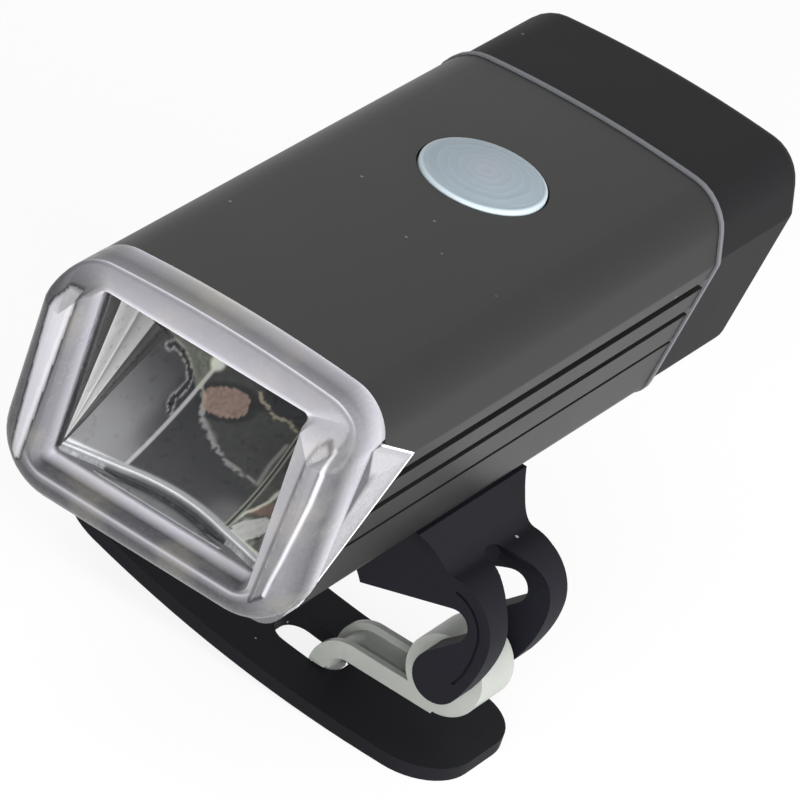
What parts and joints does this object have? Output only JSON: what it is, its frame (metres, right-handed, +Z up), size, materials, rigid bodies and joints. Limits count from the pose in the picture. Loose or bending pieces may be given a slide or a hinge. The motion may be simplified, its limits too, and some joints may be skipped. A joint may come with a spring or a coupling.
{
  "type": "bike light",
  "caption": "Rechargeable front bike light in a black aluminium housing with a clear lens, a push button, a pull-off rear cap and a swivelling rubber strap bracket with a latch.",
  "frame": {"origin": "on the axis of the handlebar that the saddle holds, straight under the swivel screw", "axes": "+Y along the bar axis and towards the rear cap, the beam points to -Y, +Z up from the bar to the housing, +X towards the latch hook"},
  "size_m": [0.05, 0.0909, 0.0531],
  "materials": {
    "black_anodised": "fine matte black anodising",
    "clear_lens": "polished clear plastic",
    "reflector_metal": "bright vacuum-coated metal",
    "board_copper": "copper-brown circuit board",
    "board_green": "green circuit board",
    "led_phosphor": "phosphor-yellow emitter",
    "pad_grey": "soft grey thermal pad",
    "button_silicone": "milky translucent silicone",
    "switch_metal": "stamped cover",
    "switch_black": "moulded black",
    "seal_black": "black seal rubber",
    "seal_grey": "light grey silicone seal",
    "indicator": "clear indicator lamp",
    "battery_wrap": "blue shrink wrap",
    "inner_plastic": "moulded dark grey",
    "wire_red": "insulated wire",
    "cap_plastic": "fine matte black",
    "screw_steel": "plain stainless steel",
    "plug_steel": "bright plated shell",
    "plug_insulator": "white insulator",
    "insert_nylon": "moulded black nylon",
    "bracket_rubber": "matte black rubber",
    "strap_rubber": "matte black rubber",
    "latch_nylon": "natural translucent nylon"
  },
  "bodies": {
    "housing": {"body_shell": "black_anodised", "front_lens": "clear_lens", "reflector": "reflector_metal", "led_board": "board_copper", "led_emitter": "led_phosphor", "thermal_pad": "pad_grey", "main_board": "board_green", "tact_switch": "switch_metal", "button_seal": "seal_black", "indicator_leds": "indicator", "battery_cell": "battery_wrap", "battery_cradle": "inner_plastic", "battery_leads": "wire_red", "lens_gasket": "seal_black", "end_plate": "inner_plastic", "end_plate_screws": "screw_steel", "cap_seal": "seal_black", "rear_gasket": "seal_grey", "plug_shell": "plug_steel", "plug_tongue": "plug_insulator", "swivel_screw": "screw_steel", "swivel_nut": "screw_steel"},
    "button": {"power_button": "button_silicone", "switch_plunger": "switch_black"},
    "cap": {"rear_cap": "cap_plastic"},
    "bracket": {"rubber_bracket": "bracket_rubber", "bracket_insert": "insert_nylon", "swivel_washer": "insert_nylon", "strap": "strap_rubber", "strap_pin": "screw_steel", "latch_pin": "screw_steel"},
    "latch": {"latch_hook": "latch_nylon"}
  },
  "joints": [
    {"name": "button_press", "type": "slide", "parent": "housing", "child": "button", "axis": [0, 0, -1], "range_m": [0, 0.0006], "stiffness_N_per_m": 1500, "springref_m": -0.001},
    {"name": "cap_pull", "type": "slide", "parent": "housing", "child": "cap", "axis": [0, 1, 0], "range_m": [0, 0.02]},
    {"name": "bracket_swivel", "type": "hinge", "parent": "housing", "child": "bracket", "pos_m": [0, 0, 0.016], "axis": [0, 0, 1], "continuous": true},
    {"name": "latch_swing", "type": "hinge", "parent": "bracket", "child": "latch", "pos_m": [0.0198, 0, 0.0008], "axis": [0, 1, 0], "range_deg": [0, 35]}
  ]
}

+++

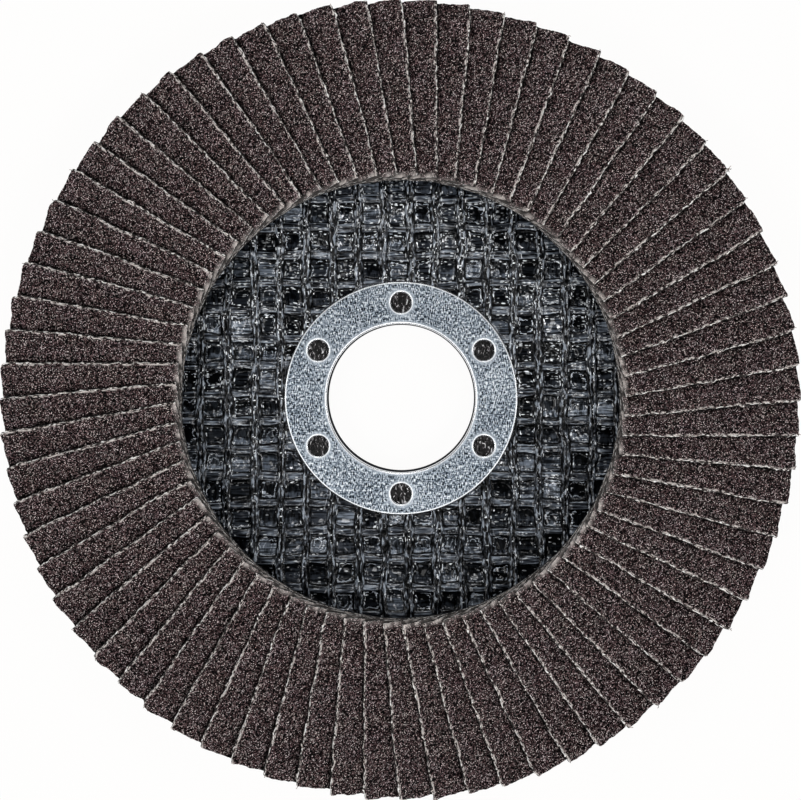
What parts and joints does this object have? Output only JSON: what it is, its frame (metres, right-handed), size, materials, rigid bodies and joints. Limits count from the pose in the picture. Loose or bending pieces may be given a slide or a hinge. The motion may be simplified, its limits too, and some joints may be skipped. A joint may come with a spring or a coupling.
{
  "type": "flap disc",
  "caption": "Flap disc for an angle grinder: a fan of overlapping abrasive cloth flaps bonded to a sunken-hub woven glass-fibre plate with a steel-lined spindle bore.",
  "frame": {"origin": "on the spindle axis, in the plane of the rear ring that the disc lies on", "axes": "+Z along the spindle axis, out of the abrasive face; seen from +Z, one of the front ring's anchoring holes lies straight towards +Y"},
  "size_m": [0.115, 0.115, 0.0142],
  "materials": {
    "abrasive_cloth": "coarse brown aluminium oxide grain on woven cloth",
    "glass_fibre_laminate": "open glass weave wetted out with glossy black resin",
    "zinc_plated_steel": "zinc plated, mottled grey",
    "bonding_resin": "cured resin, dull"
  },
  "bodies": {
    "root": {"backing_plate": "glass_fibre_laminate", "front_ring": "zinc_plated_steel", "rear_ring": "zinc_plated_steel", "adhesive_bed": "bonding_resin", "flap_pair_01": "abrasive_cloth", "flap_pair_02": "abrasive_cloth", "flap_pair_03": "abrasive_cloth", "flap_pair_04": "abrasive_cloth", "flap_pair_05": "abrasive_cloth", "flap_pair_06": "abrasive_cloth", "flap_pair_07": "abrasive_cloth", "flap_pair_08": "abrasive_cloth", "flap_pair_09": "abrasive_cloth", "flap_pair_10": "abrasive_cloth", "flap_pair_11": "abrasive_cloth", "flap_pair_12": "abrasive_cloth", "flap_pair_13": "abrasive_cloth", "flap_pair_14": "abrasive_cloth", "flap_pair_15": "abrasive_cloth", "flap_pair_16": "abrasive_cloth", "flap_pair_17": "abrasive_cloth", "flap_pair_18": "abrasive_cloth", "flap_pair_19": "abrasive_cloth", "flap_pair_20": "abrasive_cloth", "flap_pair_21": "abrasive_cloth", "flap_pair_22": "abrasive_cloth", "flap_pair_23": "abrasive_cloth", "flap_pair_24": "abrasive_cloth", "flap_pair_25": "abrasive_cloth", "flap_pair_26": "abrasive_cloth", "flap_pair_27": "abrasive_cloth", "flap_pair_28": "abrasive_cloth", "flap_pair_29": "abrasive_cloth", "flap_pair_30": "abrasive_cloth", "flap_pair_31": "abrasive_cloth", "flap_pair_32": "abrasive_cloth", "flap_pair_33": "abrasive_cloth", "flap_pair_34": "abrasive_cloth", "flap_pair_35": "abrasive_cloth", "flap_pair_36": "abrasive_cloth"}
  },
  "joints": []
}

+++

Problem: Using the data above, copy each line that contains "slide".

Exercise response:
What parts and joints does this object have? Output only JSON: what it is, its frame (metres, right-handed, +Z up), size, materials, rigid bodies and joints. Limits count from the pose in the picture. Loose or bending pieces may be given a slide or a hinge. The motion may be simplified, its limits too, and some joints may be skipped. A joint may come with a spring or a coupling.
    {"name": "button_press", "type": "slide", "parent": "housing", "child": "button", "axis": [0, 0, -1], "range_m": [0, 0.0006], "stiffness_N_per_m": 1500, "springref_m": -0.001},
    {"name": "cap_pull", "type": "slide", "parent": "housing", "child": "cap", "axis": [0, 1, 0], "range_m": [0, 0.02]},
What parts and joints does this object have? Output only JSON: what it is, its frame (metres, right-handed), size, materials, rigid bodies and joints. Limits count from the pose in the picture. Loose or bending pieces may be given a slide or a hinge. The motion may be simplified, its limits too, and some joints may be skipped. A joint may come with a spring or a coupling.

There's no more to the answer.